MF, if you e-mail me direct, I will forward the photos of the VC war grave of Donald Dean in my local church.
Thanks Steven. Will do.
Have done.
Stunning location. There are certainly worse places to end up.
And I agree entire, ‘raised in dishonour’ was an unfortunate choice. Given that the IWGC restricted the number of letters that family could add to the headstone, it’s likely they couldn’t quite add enough of the rest to complete the line. Perhaps they felt that because they knew it didn’t matter that they couldn’t add the rest. In hindsight they might have wished they’d considered other options. It’s also not beyond the realms of possibility that they put the entire first line and because it was over the limit the IWGC edited it. Interesting.
Yeah, I wonder. Or maybe they assumed, perhaps being a highly religious comunity, that everyone would know the whole quote. Nice place though.

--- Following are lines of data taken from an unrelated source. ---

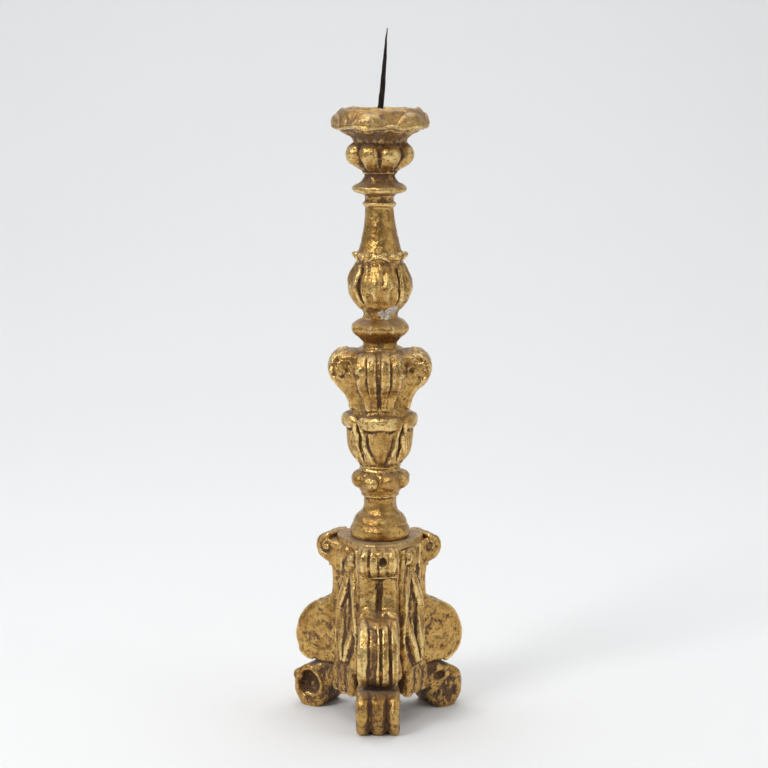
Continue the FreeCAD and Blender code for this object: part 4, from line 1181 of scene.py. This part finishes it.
def softbox(name, place, aim, size, power):
    lamp = bpy.data.lights.new(name, "AREA")
    lamp.shape = "RECTANGLE"
    lamp.size, lamp.size_y = size
    lamp.energy = power
    x, y, z = np.array(aim, float) - place
    on_stage(name, lamp, place, (math.atan2(math.hypot(x, y), -z), 0.0, math.atan2(y, x) - math.pi / 2))


def camera():
    """A long lens a little below the height of the spike's tip, looking slightly down."""
    lens = bpy.data.cameras.new("camera")
    lens.lens, lens.sensor_width = 100.3, 36.0
    away, aside, below_tip, tilt = 1.689, 3.2 * MM, 4.1 * MM, 9.31
    place = (aside, -away, CAD_CORNERS[1][2] - below_tip)
    bpy.context.scene.camera = on_stage("camera", lens, place, (math.radians(90 - tilt), 0, 0))


def studio():
    """A white room that darkens behind the camera, so that the gilding has something deep to mirror."""
    world = bpy.data.worlds.new("studio")
    world.use_nodes = True
    tree = world.node_tree
    background = tree.nodes["Background"]
    where = tree.nodes.new("ShaderNodeSeparateXYZ")
    tree.links.new(tree.nodes.new("ShaderNodeTexCoord").outputs["Generated"], where.inputs[0])
    total = tree.nodes.new("ShaderNodeMath")
    for k, (axis, *numbers) in enumerate((("Y", -0.9, 0.4, 0.08, 0.46), ("Z", 0.0, 0.8, 0.0, 0.38))):
        ramp = tree.nodes.new("ShaderNodeMapRange")
        for key, number in zip(("From Min", "From Max", "To Min", "To Max"), numbers):
            ramp.inputs[key].default_value = number
        tree.links.new(where.outputs[axis], ramp.inputs["Value"])
        tree.links.new(ramp.outputs[0], total.inputs[k])
    tree.links.new(total.outputs[0], background.inputs["Strength"])
    background.inputs["Color"].default_value = (0.96, 0.98, 1.0, 1.0)
    bpy.context.scene.world = world


build_carvings()
build_pricket()
dress_hidden_wood()
studio()
sweep()
softbox("key", (-1.4, -1.5, 2.0), (0, 0, 0.3), (0.8, 0.8), 27.0)
softbox("fill", (1.9, -1.0, 1.0), (0, 0, 0.25), (0.8, 1.6), 5.0)
softbox("top", (0.0, 0.5, 2.4), (0, 0, 0.2), (1.8, 1.4), 17.0)
softbox("backdrop", (0.0, 1.2, 2.6), (0, 2.56, 1.0), (2.4, 0.6), 10.0)
camera()
bpy.context.scene.view_settings.view_transform = "Standard"

visual = corners_of(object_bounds())
{"cad": [list(c) for c in CAD_CORNERS], "visual": [list(c) for c in visual]}
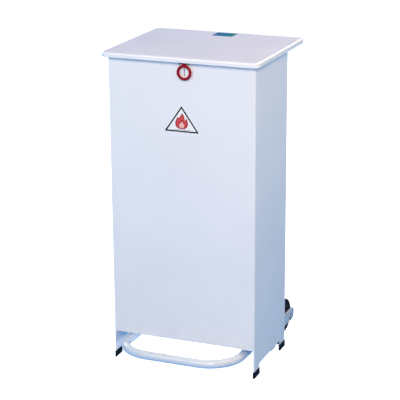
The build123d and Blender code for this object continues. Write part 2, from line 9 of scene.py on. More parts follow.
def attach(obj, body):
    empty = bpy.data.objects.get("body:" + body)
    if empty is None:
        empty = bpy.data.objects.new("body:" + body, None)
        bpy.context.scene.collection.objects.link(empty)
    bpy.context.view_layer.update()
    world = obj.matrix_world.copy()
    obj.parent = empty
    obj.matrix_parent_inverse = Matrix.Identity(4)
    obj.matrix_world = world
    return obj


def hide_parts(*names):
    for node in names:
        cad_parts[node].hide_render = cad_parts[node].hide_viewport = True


# Looks for the pedal-operated sack bin, in metres, in the CAD model's own frame:
# +Z is up and the front panel faces -Y.

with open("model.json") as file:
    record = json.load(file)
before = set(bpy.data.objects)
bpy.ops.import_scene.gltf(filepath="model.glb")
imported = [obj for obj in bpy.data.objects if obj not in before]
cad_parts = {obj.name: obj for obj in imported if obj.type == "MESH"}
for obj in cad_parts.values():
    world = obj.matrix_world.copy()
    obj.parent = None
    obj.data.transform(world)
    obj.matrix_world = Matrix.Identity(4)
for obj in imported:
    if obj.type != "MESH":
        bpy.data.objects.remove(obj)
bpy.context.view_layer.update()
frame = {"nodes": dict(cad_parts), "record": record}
nodes = frame["nodes"]

# ---- sizes, as in the CAD model -----------------------------------------------------------
BODY_HALF_X = 0.190
BODY_FRONT_Y = -0.118
BODY_BACK_Y = 0.114
SHEET = 0.0012
BEND_R = 0.0035
RIM_Z = 0.786
FRONT_HEM_Z = 0.074
SIDE_HEM_Z = 0.028
SIDE_HEM_R = 0.008
LEG_FOOT_Z = 0.0025
LEG_FACE = 0.0020
FRONT_LEG = 0.036
REAR_LEG = 0.040
REAR_FLANGE = 0.022
FRONT_HEM_R = 0.0015      # inner corners of the gap under the front panel
SLOT_X, SLOT_Z = 0.010, 0.7625
SLOT_R, SLOT_HALF = 0.0010, 0.0090

LID_HALF_X = 0.203
LID_FRONT_Y, LID_BACK_Y = -0.137, 0.207
LID_TOP_Z = 0.800
LID_LIP = 0.012
LID_CORNER_R = 0.018
LID_EDGE_R = 0.005
LID_HEM = 0.007           # height of the folded hem inside the lip
LID_CORNER_STEPS = 14

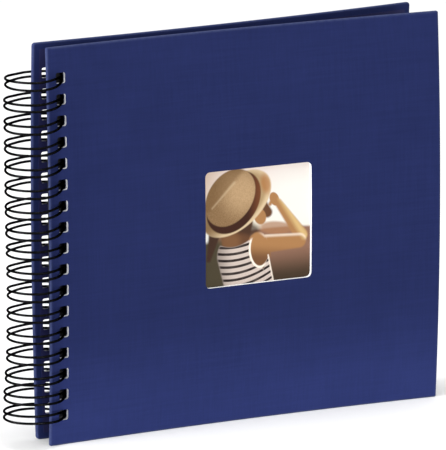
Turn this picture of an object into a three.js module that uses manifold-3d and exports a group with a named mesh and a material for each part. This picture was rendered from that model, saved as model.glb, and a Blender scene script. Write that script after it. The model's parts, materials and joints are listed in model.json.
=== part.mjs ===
// A spiral-bound scrapbook album, standing closed: two cloth-covered boards and a stack of card
// leaves, all punched along one edge and hung on a twin-loop wire. The front cover has a square
// window with a print behind it.
//
// Millimetres, +Z up. The front cover faces -Y, the wire spine is at -X and the fore-edge at +X.
// The album is drawn around the wire's own axis and moved at the end, so that the origin is the
// middle of its footprint. Every sheet turns about the wire's axis, so its holes stay on the wire.

import * as THREE from 'three';
import { mergeVertices } from 'three/addons/utils/BufferGeometryUtils.js';
import Module from 'manifold-3d';

// Driving dimensions
const COVER_WIDTH = 260; // spine edge to fore-edge
const COVER_HEIGHT = 240;
const COVER_SPLAY_DEG = 3.6; // how far the back cover stands open from the front cover
const SPINE_GAP = 14; // between the covers' inner faces, at the wire
const BOARD_THICKNESS = 2;
const CLOTH_THICKNESS = 0.3;
const CLOTH_TURN_IN = 15; // cloth folded over onto the inside of the board
const ENDPAPER_THICKNESS = 0.2;
const ENDPAPER_INSET = 4; // from the cover's edges
const GLUE_GAP = 0.1; // between the layers of a cover
const WINDOW_SIZE = 71;
const WINDOW_CORNER_RADIUS = 3;
const WINDOW_FROM_SPINE = 138.5; // spine edge to the window's middle
const PRINT_OVERLAP = 5; // print hidden behind each side of the window
const HOLE_PITCH = 12.7;
const HOLE_WIDTH = 6.2; // across the spine
const HOLE_HEIGHT = 6.4; // along the spine
const COVER_HOLE_INSET = 8.7; // a cover's spine edge to the middle of its holes
const LEAF_HOLE_INSET = 6.5;
const HOLE_END_MARGIN = 15; // least distance from a cover's end to its nearest hole
const WIRE_DIAMETER = 1.3;
const RING_RADIUS = 17; // the wire's centre line
const WIRE_CLEARANCE = 0.3; // between the wire and the side of a hole
const TIP_HALF_SPREAD = 1.45; // half the distance between the two wires of a loop, at its tip
const BEND_RADIUS = 2; // where the wire turns from one loop to the next
const LEAF_COUNT = 20;
const LEAF_THICKNESS = 0.35;
const LEAF_CLEARANCE = 1.5; // between the first leaf and the front cover, at the wire
const LEAF_FAN_DEG = 1; // from the first leaf to the last
const LEAF_END_INSET = 6; // leaf below the cover's top, and above its bottom
const LEAF_FORE_EDGE_INSET = 6;

// Worked out from them
const COVER_THICKNESS = ENDPAPER_THICKNESS + 2 * CLOTH_THICKNESS + BOARD_THICKNESS + 3 * GLUE_GAP;
const INNER_FACE = SPINE_GAP / 2; // from the wire's axis to a cover's inner face
const HOLE_COUNT = Math.floor((COVER_HEIGHT - 2 * HOLE_END_MARGIN) / HOLE_PITCH) + 1;
const FIRST_HOLE = (COVER_HEIGHT - (HOLE_COUNT - 1) * HOLE_PITCH) / 2;
const WIRE_RADIUS = WIRE_DIAMETER / 2;
const BASE_HALF_SPREAD = HOLE_HEIGHT / 2 - WIRE_RADIUS - WIRE_CLEARANCE;

const holeHeights = Array.from({ length: HOLE_COUNT }, (_, i) => FIRST_HOLE + i * HOLE_PITCH);

// Where a sheet's spine edge lies, from the wire's axis, when the sheet is offset from the axis.
// The wire runs just inside one side of its holes: the far side from its edge when side is 1, and
// the near side when side is -1.
function spineEdge(offset, side, holeInset) {
  const slope = Math.asin(offset / RING_RADIUS);
  const wire = RING_RADIUS * Math.cos(slope);
  const reach = WIRE_RADIUS / Math.cos(slope) + WIRE_CLEARANCE - HOLE_WIDTH / 2;
  return wire + side * reach - holeInset;
}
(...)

Excellent post. A couple of wee things. LOCH not lake…….and the situation of many of these war memorials reflects the movement of population. . They are often erected in areas of farming/crofting where many had lived early 20th century. war deaths and changing economic conditions meant migration within Scotland or emigration for work. So now memorials are found where few live. The Cabriach (sp?) Near Forres/Rothes is an example of huge loss of fighting men and now miles of emptiness
The brain said loch, the fingers typed lake…….
Yes, excellent point about changing economic conditions and internal migration.